Over the past year I have been working alongside Ecology Dogs in the UK and Wildlife Reserves, Singapore on a project to use trained dogs to find pangolin scat.
The plan starts with a test phase in the UK, where it will be determined if there is a significant difference between the volatile organic compounds (VOCs) in captive and wild scat samples and those from an artificial captive diet and a more natural captive diet. This will then be used to determine if captive scat can be used to train dogs to successfully find wild scat in the forest.
Following on from that dog will be sourced from the UK where it will be partly trained with the samples before being transferred over to Singapore where an individual will be selected and trained to work with the dog and where field testing will occur.
The diet change of the captive pangolins at Singapore Night Safari was successfully completed and samples from captive animals were collected from the beginning of October 2016. This means we have samples of captive scat on two different diets.

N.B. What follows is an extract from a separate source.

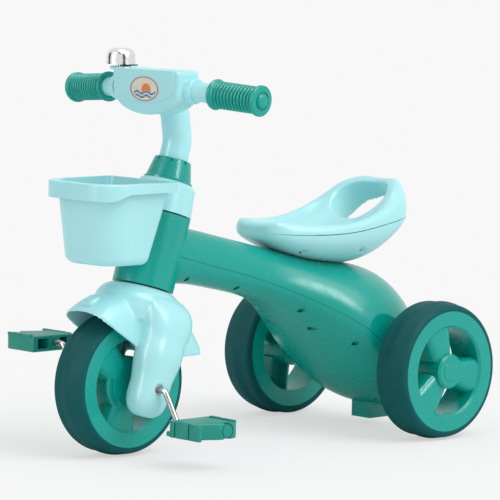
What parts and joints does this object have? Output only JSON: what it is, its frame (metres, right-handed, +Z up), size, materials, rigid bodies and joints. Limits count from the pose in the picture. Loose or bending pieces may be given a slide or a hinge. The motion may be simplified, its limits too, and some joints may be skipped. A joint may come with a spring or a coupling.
{
  "type": "children's tricycle",
  "caption": "Direct-drive children's tricycle with a leaning steered fork, dished plastic seat, front basket, ribbed grips and a thumb bell.",
  "frame": {"origin": "on the ground, midway between the front and rear axles and in the middle plane", "axes": "+Z up, +Y to the rear, +X to the rider's left"},
  "size_m": [0.3856, 0.637, 0.535],
  "materials": {
    "mint": "smooth satin-gloss moulding",
    "teal": "smooth satin-gloss moulding",
    "bearing_plastic": "plain",
    "tyre": "matt, smooth tread",
    "steel": "plain bright steel",
    "screw": "zinc plated",
    "chrome": "polished",
    "lever": "smooth",
    "badge": "printed label"
  },
  "bodies": {
    "frame": {"upper_body_shell": "teal", "lower_body_shell": "teal", "body_screws": "screw", "upper_head_bush": "bearing_plastic", "lower_head_bush": "bearing_plastic", "rear_axle": "steel", "axle_spacers": "bearing_plastic", "axle_nuts": "steel", "seat_top_shell": "mint", "seat_bottom_shell": "mint", "seat_screws": "screw"},
    "steering": {"fork_fender": "mint", "steerer_tube": "steel", "stem_pin": "steel", "crank_bushes": "bearing_plastic", "basket_bracket": "mint", "basket": "mint", "basket_screws": "screw", "lock_collar": "teal", "handlebar_stem": "mint", "handlebar": "mint", "cover_front": "mint", "cover_rear": "mint", "cover_screws": "screw", "badge": "badge", "left_grip": "teal", "right_grip": "teal", "bell_clamp": "mint", "bell_clamp_screw": "screw", "bell_base": "mint", "bell_post": "steel", "bell_dome": "chrome", "bell_dome_nut": "screw"},
    "bell_lever": {"bell_lever": "lever"},
    "front_wheel": {"front_tyre": "tyre", "front_rim": "teal", "drive_plates": "teal", "crank_axle": "steel"},
    "left_pedal": {"left_pedal": "teal", "left_pedal_cap": "teal"},
    "right_pedal": {"right_pedal": "teal", "right_pedal_cap": "teal"},
    "left_rear_wheel": {"left_rear_tyre": "tyre", "left_rear_rim": "teal", "left_hub_cap": "teal"},
    "right_rear_wheel": {"right_rear_tyre": "tyre", "right_rear_rim": "teal", "right_hub_cap": "teal"}
  },
  "joints": [
    {"name": "steering", "type": "hinge", "parent": "frame", "child": "steering", "pos_m": [0, -0.2235, 0.095], "axis": [0, 0.2924, 0.9563], "range_deg": [-40, 40]},
    {"name": "bell_lever", "type": "hinge", "parent": "steering", "child": "bell_lever", "pos_m": [-0.07468, -0.15305, 0.507], "axis": [0, 0, 1], "range_deg": [0, 15], "stiffness_Nm_per_rad": 0.02},
    {"name": "front_wheel_spin", "type": "hinge", "parent": "steering", "child": "front_wheel", "pos_m": [0, -0.2235, 0.095], "axis": [1, 0, 0], "continuous": true},
    {"name": "left_pedal_spin", "type": "hinge", "parent": "front_wheel", "child": "left_pedal", "pos_m": [0.155, -0.21987, 0.05356], "axis": [1, 0, 0], "continuous": true},
    {"name": "right_pedal_spin", "type": "hinge", "parent": "front_wheel", "child": "right_pedal", "pos_m": [-0.155, -0.22713, 0.13644], "axis": [1, 0, 0], "continuous": true},
    {"name": "left_rear_spin", "type": "hinge", "parent": "frame", "child": "left_rear_wheel", "pos_m": [0.153, 0.2235, 0.095], "axis": [1, 0, 0], "continuous": true},
    {"name": "right_rear_spin", "type": "hinge", "parent": "frame", "child": "right_rear_wheel", "pos_m": [-0.153, 0.2235, 0.095], "axis": [1, 0, 0], "continuous": true}
  ]
}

A local UK zoo, Colchester Zoo, has formally agreed to supply discrimination scat from their captive ant eater as the diet it is provided is similar to the artificial diet used by institutions housing pangolin.
We now await our final two wild scat samples that are being collected with the help of Wildlife Reserves themselves and Acres.
In July experts working in range countries of the Sunda pangolin descended on Wildlife Reserves Singapore to follow a structured workshop to come up with regional action plan.
It was the first time experts had gathered together in 4 years and there were definitely some familiar faces.
Creating an action plan can feel like a daunting task for a species classified as Critically Endangered on the IUCN Red List. The first step was to prioritise, identifying the biggest threats and what directly influences them.
From there is then became an easier to topic to tackle. Splitting into working groups depending on your area of experience participants were tasked with defining objectives and actions for their area. The idea being that these make actions clearer and form a set of steps that can be followed and adapted in the range country people are working.
As part of the working group defining actions and objectives on how to engage and work with local communities, we were particularly keen to not make specific recommendations as such, but produce a series of steps that could be followed to help people decided what actions would be appropriate to take in that area, with that community. This was an attempt to accommodate the wide variety in community attitudes across range countries.
The whole action plan should be completed by September outlining release and rehabilitation protocols; working with local communities; CITES and law enforcement; and demand reduction.